- Date : 08/02/2018
- Read: 2 mins
With insurance premiums expected to increase from 1st April 2017, you should know how it will affect you.
The IRDAI recently granted insurance companies the permission to increase the insurance premium for two-wheelers, cars, and health, from 1st April 2017. The insurance body has clarified that this increase will only impact existing rates by around +/- 5%. Even so, this increase might be seen as a double whammy for the general public, considering the recent hefty hike in third party premium rates for vehicle insurance.
Reason behind increasing insurance premiums
The increase is meant to facilitate the payment of rewards to intermediaries and agents. This increase has been rolled out as part of the provisions of the IRDAI (Payment of Commission or Remuneration or Reward to Insurance Agents or Insurance Intermediaries) Regulations 2016. This regulation has introduced a reward system for agents and intermediaries and will also bring about revision in remuneration/commission rates.
Insurance experts believe that this increase, coupled with the fact that insurance premiums have already come under the ambit of service tax, will impact the entire insurance sector.
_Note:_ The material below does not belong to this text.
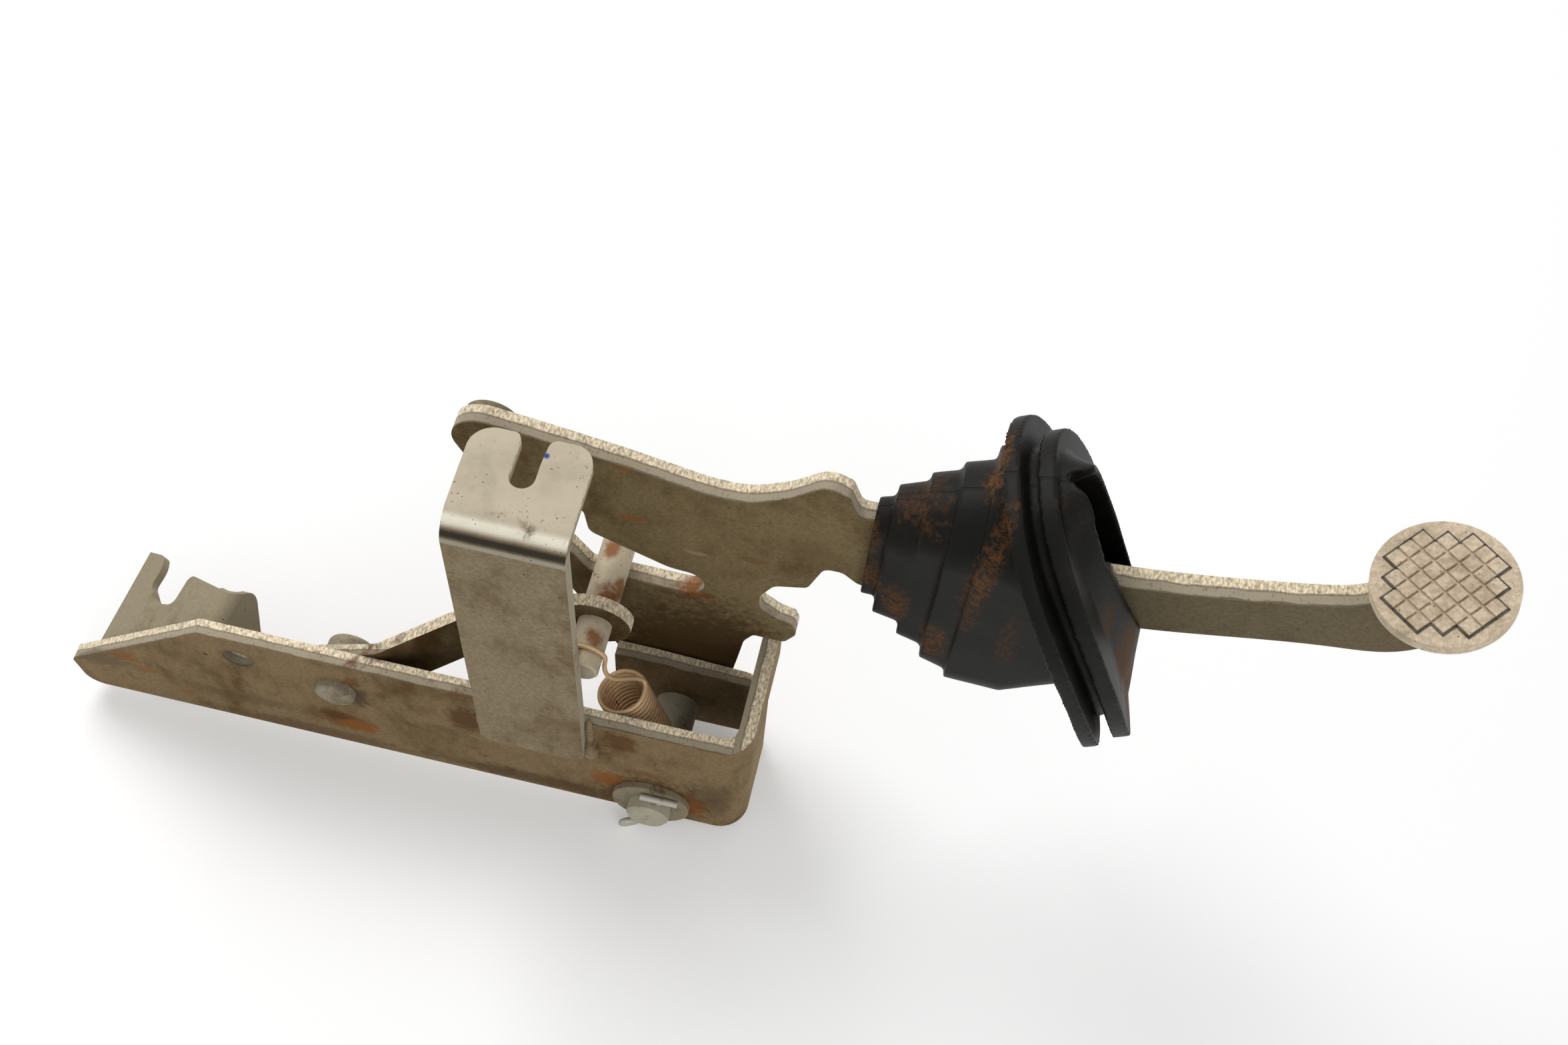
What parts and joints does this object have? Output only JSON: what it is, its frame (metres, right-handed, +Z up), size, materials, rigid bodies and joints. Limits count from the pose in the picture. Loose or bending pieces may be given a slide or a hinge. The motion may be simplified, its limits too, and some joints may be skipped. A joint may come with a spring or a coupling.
{
  "type": "differential lock pedal",
  "caption": "Lever pedal with a gridded foot pad and stepped rubber floor boot, swinging in a folded steel bracket with a spring-loaded link arm and two cable stays.",
  "frame": {"origin": "centre of the bracket's bolt hole, in the outer face of the near wall", "axes": "+X along the bracket towards the pedal pad, +Y along the pivot from the near wall to the lever, +Z up, across the bracket towards the lever's cable end"},
  "size_m": [0.476, 0.1038, 0.2173],
  "materials": {
    "bracket_channel": "yellowish zinc plate with rust blotches",
    "front_cable_stay": "yellowish zinc plate",
    "front_stay_weld_left": "plated weld bead with rust",
    "front_stay_weld_right": "plated weld bead with rust",
    "left_cable_stay": "yellowish zinc plate",
    "arm_pivot_rivet": "zinc plate",
    "link_arm": "yellowish zinc plate with rust",
    "eye_pin": "zinc plate, worn",
    "eye_pin_weld": "rusty weld fillet",
    "return_spring": "coppery spring wire",
    "lever_plate": "yellowish zinc plate with rust blotches",
    "cable_end_boss": "zinc plate",
    "pivot_shaft": "zinc plate",
    "washer": "bright zinc",
    "split_pin": "bright zinc",
    "pedal_bar": "yellowish zinc plate",
    "pedal_pad": "pale plated steel with a raised grid",
    "floor_boot": "matt black rubber with brown dust"
  },
  "bodies": {
    "bracket": {"bracket_channel": "bracket_channel", "front_cable_stay": "front_cable_stay", "front_stay_weld_left": "front_stay_weld_left", "front_stay_weld_right": "front_stay_weld_right", "left_cable_stay": "left_cable_stay", "arm_pivot_rivet": "arm_pivot_rivet", "return_spring": "return_spring"},
    "arm": {"link_arm": "link_arm", "eye_pin": "eye_pin", "eye_pin_weld": "eye_pin_weld"},
    "pedal": {"lever_plate": "lever_plate", "cable_end_boss": "cable_end_boss", "pivot_shaft": "pivot_shaft", "washer": "washer", "split_pin": "split_pin", "pedal_bar": "pedal_bar", "pedal_pad": "pedal_pad", "floor_boot": "floor_boot"}
  },
  "joints": [
    {"name": "pedal_swing", "type": "hinge", "parent": "bracket", "child": "pedal", "pos_m": [0.153, 0.023, -0.043], "axis": [0, -1, 0], "range_deg": [0, 16]},
    {"name": "arm_swing", "type": "hinge", "parent": "bracket", "child": "arm", "pos_m": [0.036, 0.0085, -0.007], "axis": [0, -1, 0], "range_deg": [-2.2, 0], "deforming": ["return_spring"]}
  ],
  "couplings": [
    {"joint": "arm_swing", "follows": "pedal_swing", "ratio": -0.13}
  ]
}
New policy holders will be impacted more than others, as they will have to pay higher premiums now.
Other effects that this will have include:
- This increase will impact both, the middle-class, and upper-class customers
- Those enrolled in specific health care schemes will be impacted
- Even a marginal increase in premiums will greatly impact low-income consumers of healthcare schemes.
So far, the IRDAI has proposed an increase of 50% in insurance premiums for motorcycles and cars from the beginning of April 2017. This is applicable on mid-segment cars, big cars, superbikes, sports bikes and even entry level bikes. Commercial vehicles will also fall into this category. Vintage cars, on the other hand, will be given a 25% discount in premium rates.
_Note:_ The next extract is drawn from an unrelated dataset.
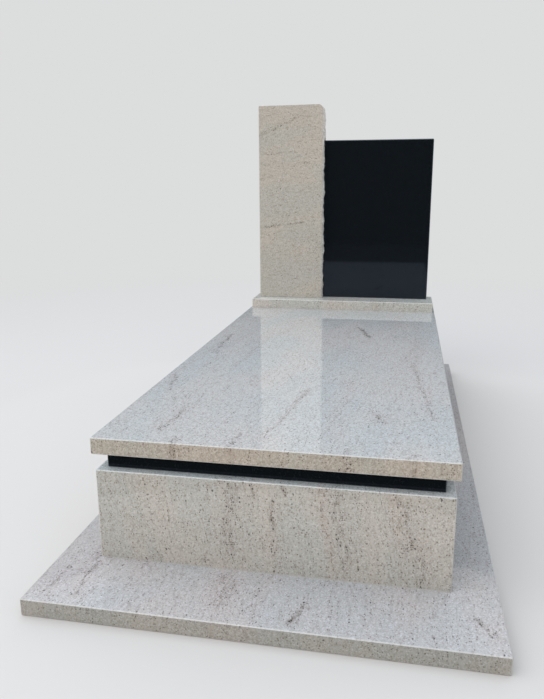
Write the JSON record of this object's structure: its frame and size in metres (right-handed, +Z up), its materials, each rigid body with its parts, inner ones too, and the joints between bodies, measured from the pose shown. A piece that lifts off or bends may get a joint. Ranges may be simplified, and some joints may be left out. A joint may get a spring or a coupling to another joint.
{
  "type": "single-grave monument with headstone",
  "caption": "Granite grave monument: base slab, kerb box with a dark band, cover slab, and a headstone of a pale rock-edged pillar and a lower black tablet.",
  "frame": {"origin": "centre of the base slab's underside, at ground level", "axes": "+Y along the grave from its foot to its head, +X across it to the right as seen from the foot, +Z up"},
  "size_m": [1, 2.1, 1.21],
  "materials": {
    "pale_granite": "polished pale grey granite, rock-pitched on one side of the pillar",
    "black_granite": "polished black granite"
  },
  "bodies": {
    "root": {"base_slab": "pale_granite", "cover_slab": "pale_granite", "front_band": "black_granite", "front_kerb": "pale_granite", "headstone_base": "pale_granite", "left_band": "black_granite", "left_kerb": "pale_granite", "pillar": "pale_granite", "rear_band": "black_granite", "rear_kerb": "pale_granite", "right_band": "black_granite", "right_kerb": "pale_granite", "tablet": "black_granite"}
  },
  "joints": []
}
It is expected that there will be some impact on the persistency i.e. the number of policies that are active after the first year. The number is expected to go down, at least in the short term due to the premium increase.
However, policy holders who bought their insurance before 1st April 2017 will not be affected by the increase in premium rates. Insurers must provide a certificate stating that there is ‘no detrimental change’ in the premiums or any other provisions to policies sold before 1st April.